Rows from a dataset
* begin *
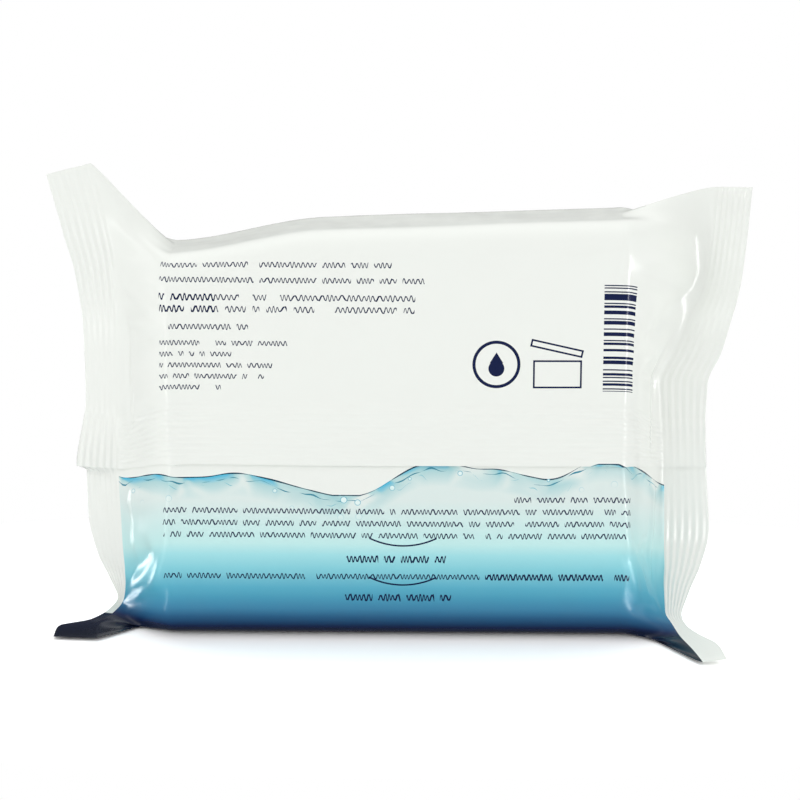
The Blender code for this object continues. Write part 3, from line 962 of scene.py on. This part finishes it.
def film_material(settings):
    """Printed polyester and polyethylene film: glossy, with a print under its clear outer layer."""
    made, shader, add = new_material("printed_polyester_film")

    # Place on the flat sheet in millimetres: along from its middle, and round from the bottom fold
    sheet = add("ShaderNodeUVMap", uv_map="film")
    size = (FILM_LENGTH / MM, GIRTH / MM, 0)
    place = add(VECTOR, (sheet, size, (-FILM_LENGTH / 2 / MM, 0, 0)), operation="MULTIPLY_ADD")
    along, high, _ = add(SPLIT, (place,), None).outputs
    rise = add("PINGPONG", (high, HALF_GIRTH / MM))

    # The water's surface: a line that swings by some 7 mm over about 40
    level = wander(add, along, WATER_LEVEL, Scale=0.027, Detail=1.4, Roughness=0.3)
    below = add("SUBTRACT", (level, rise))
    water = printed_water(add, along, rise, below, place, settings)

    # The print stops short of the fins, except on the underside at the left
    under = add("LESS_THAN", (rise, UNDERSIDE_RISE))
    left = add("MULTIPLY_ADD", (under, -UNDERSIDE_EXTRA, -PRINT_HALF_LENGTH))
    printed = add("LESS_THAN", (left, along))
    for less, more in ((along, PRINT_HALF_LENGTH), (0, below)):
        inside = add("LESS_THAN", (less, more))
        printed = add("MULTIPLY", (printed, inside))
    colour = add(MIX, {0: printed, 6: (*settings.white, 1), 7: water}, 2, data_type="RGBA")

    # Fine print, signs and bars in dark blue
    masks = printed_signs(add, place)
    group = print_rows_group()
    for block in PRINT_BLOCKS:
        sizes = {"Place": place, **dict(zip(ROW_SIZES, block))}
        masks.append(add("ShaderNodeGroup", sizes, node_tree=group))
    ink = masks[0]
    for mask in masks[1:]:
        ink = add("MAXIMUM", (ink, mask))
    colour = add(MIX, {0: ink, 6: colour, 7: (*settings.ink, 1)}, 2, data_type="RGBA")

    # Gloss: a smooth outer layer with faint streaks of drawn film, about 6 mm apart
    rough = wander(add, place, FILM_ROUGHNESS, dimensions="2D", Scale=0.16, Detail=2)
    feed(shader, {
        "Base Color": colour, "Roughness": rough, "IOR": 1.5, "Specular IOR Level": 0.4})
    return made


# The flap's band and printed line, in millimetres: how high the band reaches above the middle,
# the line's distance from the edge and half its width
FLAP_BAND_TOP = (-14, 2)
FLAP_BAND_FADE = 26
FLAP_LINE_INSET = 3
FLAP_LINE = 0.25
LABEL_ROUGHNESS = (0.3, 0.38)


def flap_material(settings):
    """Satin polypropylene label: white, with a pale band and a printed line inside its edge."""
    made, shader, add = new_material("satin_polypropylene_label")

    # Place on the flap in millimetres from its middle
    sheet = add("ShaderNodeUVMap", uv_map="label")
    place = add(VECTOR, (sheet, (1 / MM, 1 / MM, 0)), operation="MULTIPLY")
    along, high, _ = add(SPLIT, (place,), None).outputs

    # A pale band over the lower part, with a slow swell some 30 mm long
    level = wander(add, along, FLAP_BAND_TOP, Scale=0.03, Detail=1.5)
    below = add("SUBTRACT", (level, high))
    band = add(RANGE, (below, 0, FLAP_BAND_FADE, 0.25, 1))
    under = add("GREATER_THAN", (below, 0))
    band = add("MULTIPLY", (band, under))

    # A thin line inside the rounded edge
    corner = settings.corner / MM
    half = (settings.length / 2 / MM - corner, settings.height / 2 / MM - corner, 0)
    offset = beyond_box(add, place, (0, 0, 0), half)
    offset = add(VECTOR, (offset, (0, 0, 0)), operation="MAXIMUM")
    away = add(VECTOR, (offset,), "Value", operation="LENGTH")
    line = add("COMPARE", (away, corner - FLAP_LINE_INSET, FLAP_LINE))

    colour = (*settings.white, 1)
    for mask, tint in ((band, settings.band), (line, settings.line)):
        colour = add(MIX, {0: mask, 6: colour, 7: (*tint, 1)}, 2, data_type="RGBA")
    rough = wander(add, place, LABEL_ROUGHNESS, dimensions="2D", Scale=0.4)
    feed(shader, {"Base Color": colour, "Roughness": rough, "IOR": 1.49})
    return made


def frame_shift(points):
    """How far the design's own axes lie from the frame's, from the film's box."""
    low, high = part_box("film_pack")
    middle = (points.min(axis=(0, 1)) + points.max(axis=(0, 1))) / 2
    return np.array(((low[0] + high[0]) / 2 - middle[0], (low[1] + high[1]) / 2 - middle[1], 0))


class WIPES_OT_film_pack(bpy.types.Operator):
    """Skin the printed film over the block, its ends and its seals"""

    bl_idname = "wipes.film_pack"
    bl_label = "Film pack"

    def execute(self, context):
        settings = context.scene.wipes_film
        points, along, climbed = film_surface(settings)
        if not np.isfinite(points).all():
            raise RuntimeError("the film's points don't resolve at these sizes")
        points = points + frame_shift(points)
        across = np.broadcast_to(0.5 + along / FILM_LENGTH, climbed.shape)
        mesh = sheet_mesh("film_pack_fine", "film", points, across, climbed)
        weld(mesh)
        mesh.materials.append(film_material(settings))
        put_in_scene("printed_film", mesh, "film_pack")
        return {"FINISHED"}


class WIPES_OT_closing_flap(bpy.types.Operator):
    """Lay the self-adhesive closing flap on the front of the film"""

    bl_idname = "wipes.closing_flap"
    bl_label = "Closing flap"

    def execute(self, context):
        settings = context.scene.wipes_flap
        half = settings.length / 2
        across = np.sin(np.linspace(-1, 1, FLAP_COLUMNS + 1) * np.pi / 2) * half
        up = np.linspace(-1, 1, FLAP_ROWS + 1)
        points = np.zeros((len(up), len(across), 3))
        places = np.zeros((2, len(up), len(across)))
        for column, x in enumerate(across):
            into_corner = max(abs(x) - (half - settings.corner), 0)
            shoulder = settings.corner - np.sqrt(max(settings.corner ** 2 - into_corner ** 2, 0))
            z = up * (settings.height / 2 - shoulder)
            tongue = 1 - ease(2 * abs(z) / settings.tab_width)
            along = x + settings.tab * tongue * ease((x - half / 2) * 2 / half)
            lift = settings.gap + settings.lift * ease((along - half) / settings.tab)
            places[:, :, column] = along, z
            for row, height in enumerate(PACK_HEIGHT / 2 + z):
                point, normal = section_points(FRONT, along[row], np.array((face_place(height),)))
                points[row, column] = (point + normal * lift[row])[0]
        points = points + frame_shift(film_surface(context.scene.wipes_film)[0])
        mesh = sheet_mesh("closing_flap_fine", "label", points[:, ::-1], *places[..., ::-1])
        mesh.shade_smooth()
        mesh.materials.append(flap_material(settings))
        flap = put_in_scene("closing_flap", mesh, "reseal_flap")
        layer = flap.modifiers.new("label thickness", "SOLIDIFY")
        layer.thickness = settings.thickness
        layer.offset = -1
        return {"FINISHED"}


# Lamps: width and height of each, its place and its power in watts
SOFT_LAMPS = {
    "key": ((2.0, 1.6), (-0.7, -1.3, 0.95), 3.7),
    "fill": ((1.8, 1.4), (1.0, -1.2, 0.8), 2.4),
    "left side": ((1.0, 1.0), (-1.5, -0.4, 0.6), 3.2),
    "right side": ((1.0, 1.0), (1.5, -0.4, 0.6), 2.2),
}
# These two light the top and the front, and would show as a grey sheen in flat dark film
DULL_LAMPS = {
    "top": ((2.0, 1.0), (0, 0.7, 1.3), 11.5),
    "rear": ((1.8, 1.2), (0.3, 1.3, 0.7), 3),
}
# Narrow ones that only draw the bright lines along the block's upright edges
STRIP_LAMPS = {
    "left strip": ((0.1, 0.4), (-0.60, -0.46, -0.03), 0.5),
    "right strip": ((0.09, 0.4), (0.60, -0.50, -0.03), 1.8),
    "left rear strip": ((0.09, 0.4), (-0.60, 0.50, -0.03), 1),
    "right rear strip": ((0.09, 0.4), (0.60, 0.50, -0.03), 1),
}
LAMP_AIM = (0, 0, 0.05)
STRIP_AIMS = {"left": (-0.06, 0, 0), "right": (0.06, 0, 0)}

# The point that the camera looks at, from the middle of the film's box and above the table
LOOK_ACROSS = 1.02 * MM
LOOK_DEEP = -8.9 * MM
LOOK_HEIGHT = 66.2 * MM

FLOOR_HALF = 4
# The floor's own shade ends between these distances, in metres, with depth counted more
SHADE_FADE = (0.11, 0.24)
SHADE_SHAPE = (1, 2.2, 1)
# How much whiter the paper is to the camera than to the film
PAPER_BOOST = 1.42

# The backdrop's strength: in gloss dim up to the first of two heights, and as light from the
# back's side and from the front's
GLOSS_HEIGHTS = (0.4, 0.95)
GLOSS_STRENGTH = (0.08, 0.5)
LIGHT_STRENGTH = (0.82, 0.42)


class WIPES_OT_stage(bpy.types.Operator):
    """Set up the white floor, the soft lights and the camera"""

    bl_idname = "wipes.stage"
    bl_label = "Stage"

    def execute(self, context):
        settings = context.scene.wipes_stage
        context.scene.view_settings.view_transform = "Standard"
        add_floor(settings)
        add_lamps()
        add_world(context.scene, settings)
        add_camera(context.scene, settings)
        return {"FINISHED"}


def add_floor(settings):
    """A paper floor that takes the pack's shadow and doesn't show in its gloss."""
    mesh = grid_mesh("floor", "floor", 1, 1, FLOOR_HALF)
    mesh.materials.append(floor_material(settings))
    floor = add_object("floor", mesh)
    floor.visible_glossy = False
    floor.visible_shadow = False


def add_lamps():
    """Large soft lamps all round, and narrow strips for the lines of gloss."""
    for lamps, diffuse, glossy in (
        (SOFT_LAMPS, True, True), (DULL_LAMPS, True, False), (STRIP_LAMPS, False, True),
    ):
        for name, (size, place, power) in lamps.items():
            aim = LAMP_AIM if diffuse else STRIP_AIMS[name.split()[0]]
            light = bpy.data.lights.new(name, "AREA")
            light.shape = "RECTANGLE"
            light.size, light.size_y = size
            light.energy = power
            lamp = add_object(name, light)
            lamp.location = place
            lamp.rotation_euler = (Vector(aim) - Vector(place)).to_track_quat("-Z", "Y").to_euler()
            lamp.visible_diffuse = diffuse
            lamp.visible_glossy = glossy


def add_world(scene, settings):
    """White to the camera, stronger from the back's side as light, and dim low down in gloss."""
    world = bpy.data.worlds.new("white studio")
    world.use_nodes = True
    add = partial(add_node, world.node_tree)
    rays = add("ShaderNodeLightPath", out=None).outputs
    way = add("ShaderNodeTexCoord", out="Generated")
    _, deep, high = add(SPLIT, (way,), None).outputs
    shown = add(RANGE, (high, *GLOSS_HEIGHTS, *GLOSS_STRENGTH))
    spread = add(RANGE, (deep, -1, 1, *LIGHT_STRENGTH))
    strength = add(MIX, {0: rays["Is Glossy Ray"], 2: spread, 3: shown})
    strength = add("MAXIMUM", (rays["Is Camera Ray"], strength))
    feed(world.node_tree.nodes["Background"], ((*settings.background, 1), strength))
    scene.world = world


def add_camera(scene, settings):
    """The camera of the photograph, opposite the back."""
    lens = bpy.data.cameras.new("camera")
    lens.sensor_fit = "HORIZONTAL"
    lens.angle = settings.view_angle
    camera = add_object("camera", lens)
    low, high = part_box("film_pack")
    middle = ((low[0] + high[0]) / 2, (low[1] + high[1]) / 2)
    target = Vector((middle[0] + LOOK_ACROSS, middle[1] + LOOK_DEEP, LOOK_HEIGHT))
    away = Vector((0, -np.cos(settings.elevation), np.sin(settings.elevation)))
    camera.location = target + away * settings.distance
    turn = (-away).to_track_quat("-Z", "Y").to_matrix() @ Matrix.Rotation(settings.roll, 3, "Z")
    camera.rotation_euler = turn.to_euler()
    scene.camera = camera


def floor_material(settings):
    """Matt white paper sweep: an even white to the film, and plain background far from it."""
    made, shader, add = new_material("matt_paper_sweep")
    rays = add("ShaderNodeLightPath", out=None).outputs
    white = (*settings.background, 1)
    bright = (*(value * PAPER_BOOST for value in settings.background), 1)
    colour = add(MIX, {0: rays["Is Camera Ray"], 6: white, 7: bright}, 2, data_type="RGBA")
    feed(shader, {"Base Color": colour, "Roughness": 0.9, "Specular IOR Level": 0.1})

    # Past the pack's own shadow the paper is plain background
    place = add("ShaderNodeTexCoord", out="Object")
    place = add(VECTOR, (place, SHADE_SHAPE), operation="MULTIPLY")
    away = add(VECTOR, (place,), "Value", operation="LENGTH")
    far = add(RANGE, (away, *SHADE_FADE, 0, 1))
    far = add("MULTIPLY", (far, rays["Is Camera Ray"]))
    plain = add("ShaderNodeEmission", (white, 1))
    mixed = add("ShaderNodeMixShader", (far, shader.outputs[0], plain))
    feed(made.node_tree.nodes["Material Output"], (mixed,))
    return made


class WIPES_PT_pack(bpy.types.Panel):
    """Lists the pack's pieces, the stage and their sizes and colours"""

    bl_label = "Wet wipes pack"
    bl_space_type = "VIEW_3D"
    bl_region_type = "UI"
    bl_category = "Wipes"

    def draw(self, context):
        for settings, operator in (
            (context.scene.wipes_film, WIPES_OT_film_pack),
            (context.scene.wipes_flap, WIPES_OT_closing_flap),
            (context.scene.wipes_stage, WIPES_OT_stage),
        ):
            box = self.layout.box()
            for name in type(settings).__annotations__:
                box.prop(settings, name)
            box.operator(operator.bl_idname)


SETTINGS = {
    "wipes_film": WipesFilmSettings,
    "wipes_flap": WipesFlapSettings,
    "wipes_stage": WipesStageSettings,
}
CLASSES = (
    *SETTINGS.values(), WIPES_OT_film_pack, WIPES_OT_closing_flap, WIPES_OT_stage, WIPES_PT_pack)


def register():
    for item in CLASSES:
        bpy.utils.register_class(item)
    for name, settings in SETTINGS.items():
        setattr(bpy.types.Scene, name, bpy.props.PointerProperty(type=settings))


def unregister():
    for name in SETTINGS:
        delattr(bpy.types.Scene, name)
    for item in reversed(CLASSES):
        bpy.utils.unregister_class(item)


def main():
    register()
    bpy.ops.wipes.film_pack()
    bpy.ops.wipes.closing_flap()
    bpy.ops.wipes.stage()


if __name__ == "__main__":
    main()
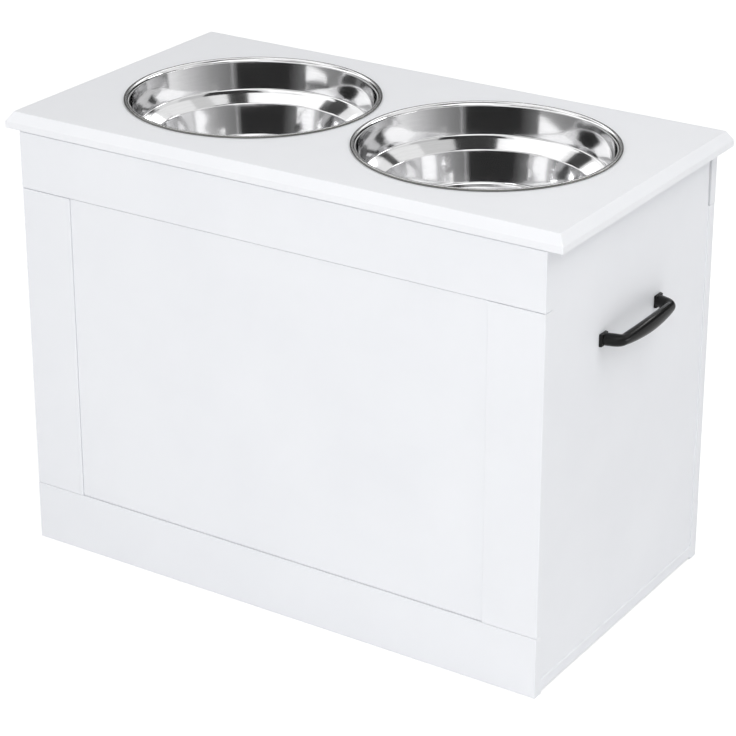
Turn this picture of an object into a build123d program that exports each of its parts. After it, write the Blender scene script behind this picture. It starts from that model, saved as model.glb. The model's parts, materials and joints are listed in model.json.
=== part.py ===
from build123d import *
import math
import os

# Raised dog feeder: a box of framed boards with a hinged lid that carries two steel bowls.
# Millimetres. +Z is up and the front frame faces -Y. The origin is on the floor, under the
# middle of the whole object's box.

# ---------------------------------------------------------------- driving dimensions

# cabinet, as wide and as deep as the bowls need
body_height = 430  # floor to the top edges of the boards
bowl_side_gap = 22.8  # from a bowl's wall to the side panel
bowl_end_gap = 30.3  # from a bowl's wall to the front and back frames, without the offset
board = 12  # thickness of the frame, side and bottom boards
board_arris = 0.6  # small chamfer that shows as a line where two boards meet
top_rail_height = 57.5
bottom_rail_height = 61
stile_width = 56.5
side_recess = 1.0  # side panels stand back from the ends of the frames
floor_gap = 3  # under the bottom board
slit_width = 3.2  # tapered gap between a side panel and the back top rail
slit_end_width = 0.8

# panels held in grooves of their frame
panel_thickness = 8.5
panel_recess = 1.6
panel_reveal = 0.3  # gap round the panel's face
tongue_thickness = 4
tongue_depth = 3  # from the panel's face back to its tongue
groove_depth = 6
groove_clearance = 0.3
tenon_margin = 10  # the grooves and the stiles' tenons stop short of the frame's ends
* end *
_WORK TO DO_. Starting at the first line of the records above, please copy each line exactly until you reach the line containing "water = printed_water(add, along, rise, below, place, settings)". Include that line and stop there.

_TASK RESULT_.
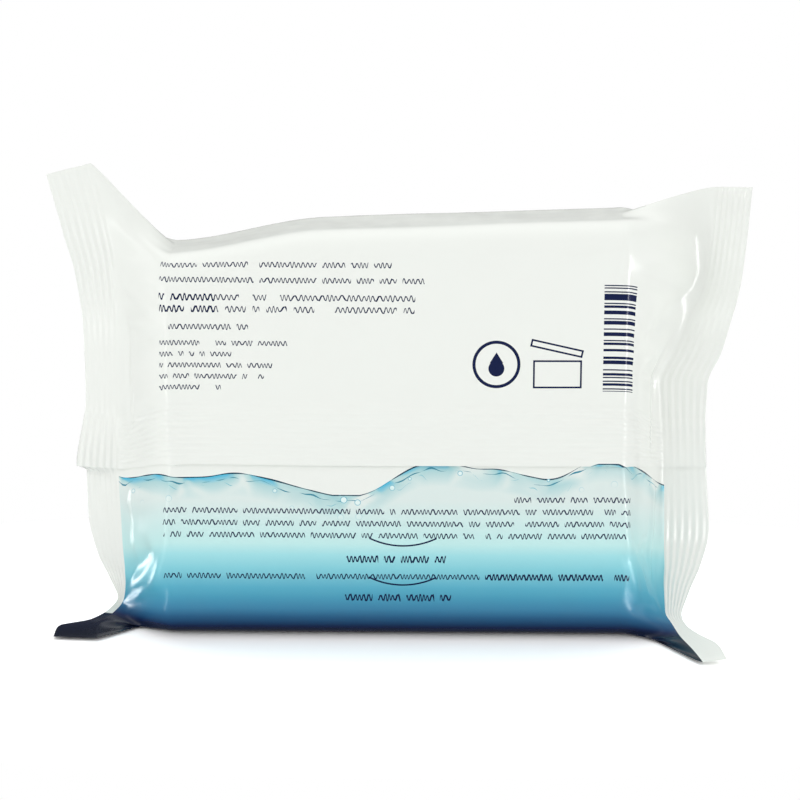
The Blender code for this object continues. Write part 3, from line 962 of scene.py on. This part finishes it.
def film_material(settings):
    """Printed polyester and polyethylene film: glossy, with a print under its clear outer layer."""
    made, shader, add = new_material("printed_polyester_film")

    # Place on the flat sheet in millimetres: along from its middle, and round from the bottom fold
    sheet = add("ShaderNodeUVMap", uv_map="film")
    size = (FILM_LENGTH / MM, GIRTH / MM, 0)
    place = add(VECTOR, (sheet, size, (-FILM_LENGTH / 2 / MM, 0, 0)), operation="MULTIPLY_ADD")
    along, high, _ = add(SPLIT, (place,), None).outputs
    rise = add("PINGPONG", (high, HALF_GIRTH / MM))

    # The water's surface: a line that swings by some 7 mm over about 40
    level = wander(add, along, WATER_LEVEL, Scale=0.027, Detail=1.4, Roughness=0.3)
    below = add("SUBTRACT", (level, rise))
    water = printed_water(add, along, rise, below, place, settings)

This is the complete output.